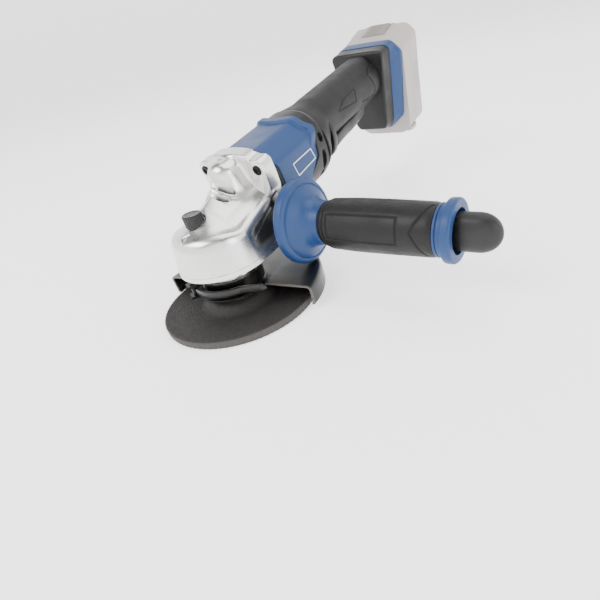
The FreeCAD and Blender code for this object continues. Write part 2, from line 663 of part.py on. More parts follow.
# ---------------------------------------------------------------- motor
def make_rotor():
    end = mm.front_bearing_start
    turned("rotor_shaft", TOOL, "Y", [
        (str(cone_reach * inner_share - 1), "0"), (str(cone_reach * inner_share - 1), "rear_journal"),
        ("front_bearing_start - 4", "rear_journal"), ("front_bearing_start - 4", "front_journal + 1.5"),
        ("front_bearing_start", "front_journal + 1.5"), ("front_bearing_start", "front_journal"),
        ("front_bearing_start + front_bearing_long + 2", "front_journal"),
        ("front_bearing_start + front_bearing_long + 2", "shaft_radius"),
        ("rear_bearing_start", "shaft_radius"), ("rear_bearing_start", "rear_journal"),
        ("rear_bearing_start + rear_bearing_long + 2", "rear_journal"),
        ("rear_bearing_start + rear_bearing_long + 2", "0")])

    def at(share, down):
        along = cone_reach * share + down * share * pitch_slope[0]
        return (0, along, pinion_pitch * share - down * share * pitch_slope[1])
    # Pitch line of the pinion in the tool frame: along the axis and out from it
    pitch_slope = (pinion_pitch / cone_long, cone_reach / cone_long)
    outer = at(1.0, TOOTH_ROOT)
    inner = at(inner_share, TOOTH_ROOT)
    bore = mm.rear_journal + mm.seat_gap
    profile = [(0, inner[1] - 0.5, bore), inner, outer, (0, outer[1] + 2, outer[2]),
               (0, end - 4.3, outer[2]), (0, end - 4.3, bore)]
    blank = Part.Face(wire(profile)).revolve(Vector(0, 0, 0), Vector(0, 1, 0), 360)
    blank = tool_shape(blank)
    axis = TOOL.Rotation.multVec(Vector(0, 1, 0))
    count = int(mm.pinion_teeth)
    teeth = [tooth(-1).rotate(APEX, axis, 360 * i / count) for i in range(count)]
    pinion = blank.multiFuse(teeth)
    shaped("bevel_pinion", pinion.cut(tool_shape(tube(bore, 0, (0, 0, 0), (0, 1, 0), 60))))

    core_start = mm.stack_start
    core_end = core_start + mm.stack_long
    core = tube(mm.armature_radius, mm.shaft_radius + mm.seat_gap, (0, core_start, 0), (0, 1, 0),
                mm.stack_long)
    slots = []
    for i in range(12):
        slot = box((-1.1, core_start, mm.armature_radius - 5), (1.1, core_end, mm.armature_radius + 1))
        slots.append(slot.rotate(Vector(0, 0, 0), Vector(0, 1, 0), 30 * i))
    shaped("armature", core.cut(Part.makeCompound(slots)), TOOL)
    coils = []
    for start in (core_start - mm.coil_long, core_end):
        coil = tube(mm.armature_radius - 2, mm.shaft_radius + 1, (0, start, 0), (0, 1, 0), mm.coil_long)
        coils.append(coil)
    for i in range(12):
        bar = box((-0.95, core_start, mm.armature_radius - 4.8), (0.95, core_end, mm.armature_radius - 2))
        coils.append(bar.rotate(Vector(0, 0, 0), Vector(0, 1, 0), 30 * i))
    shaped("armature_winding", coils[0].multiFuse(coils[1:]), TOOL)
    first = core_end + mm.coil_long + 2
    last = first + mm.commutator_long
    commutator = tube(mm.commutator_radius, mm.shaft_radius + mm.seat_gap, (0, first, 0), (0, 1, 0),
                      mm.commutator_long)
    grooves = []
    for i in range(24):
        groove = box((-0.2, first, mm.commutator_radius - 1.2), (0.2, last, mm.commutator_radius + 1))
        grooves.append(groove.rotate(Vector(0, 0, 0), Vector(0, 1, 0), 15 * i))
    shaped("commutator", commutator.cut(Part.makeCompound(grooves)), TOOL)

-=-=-

Given exercise
Extract all of the material exactly as it is written.

Final result
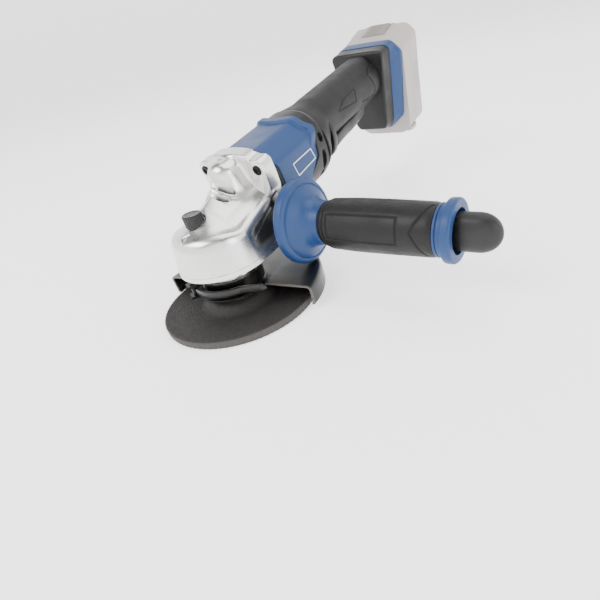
The FreeCAD and Blender code for this object continues. Write part 2, from line 663 of part.py on. More parts follow.
# ---------------------------------------------------------------- motor
def make_rotor():
    end = mm.front_bearing_start
    turned("rotor_shaft", TOOL, "Y", [
        (str(cone_reach * inner_share - 1), "0"), (str(cone_reach * inner_share - 1), "rear_journal"),
        ("front_bearing_start - 4", "rear_journal"), ("front_bearing_start - 4", "front_journal + 1.5"),
        ("front_bearing_start", "front_journal + 1.5"), ("front_bearing_start", "front_journal"),
        ("front_bearing_start + front_bearing_long + 2", "front_journal"),
        ("front_bearing_start + front_bearing_long + 2", "shaft_radius"),
        ("rear_bearing_start", "shaft_radius"), ("rear_bearing_start", "rear_journal"),
        ("rear_bearing_start + rear_bearing_long + 2", "rear_journal"),
        ("rear_bearing_start + rear_bearing_long + 2", "0")])

    def at(share, down):
        along = cone_reach * share + down * share * pitch_slope[0]
        return (0, along, pinion_pitch * share - down * share * pitch_slope[1])
    # Pitch line of the pinion in the tool frame: along the axis and out from it
    pitch_slope = (pinion_pitch / cone_long, cone_reach / cone_long)
    outer = at(1.0, TOOTH_ROOT)
    inner = at(inner_share, TOOTH_ROOT)
    bore = mm.rear_journal + mm.seat_gap
    profile = [(0, inner[1] - 0.5, bore), inner, outer, (0, outer[1] + 2, outer[2]),
               (0, end - 4.3, outer[2]), (0, end - 4.3, bore)]
    blank = Part.Face(wire(profile)).revolve(Vector(0, 0, 0), Vector(0, 1, 0), 360)
    blank = tool_shape(blank)
    axis = TOOL.Rotation.multVec(Vector(0, 1, 0))
    count = int(mm.pinion_teeth)
    teeth = [tooth(-1).rotate(APEX, axis, 360 * i / count) for i in range(count)]
    pinion = blank.multiFuse(teeth)
    shaped("bevel_pinion", pinion.cut(tool_shape(tube(bore, 0, (0, 0, 0), (0, 1, 0), 60))))

    core_start = mm.stack_start
    core_end = core_start + mm.stack_long
    core = tube(mm.armature_radius, mm.shaft_radius + mm.seat_gap, (0, core_start, 0), (0, 1, 0),
                mm.stack_long)
    slots = []
    for i in range(12):
        slot = box((-1.1, core_start, mm.armature_radius - 5), (1.1, core_end, mm.armature_radius + 1))
        slots.append(slot.rotate(Vector(0, 0, 0), Vector(0, 1, 0), 30 * i))
    shaped("armature", core.cut(Part.makeCompound(slots)), TOOL)
    coils = []
    for start in (core_start - mm.coil_long, core_end):
        coil = tube(mm.armature_radius - 2, mm.shaft_radius + 1, (0, start, 0), (0, 1, 0), mm.coil_long)
        coils.append(coil)
    for i in range(12):
        bar = box((-0.95, core_start, mm.armature_radius - 4.8), (0.95, core_end, mm.armature_radius - 2))
        coils.append(bar.rotate(Vector(0, 0, 0), Vector(0, 1, 0), 30 * i))
    shaped("armature_winding", coils[0].multiFuse(coils[1:]), TOOL)
    first = core_end + mm.coil_long + 2
    last = first + mm.commutator_long
    commutator = tube(mm.commutator_radius, mm.shaft_radius + mm.seat_gap, (0, first, 0), (0, 1, 0),
                      mm.commutator_long)
    grooves = []
    for i in range(24):
        groove = box((-0.2, first, mm.commutator_radius - 1.2), (0.2, last, mm.commutator_radius + 1))
        grooves.append(groove.rotate(Vector(0, 0, 0), Vector(0, 1, 0), 15 * i))
    shaped("commutator", commutator.cut(Part.makeCompound(grooves)), TOOL)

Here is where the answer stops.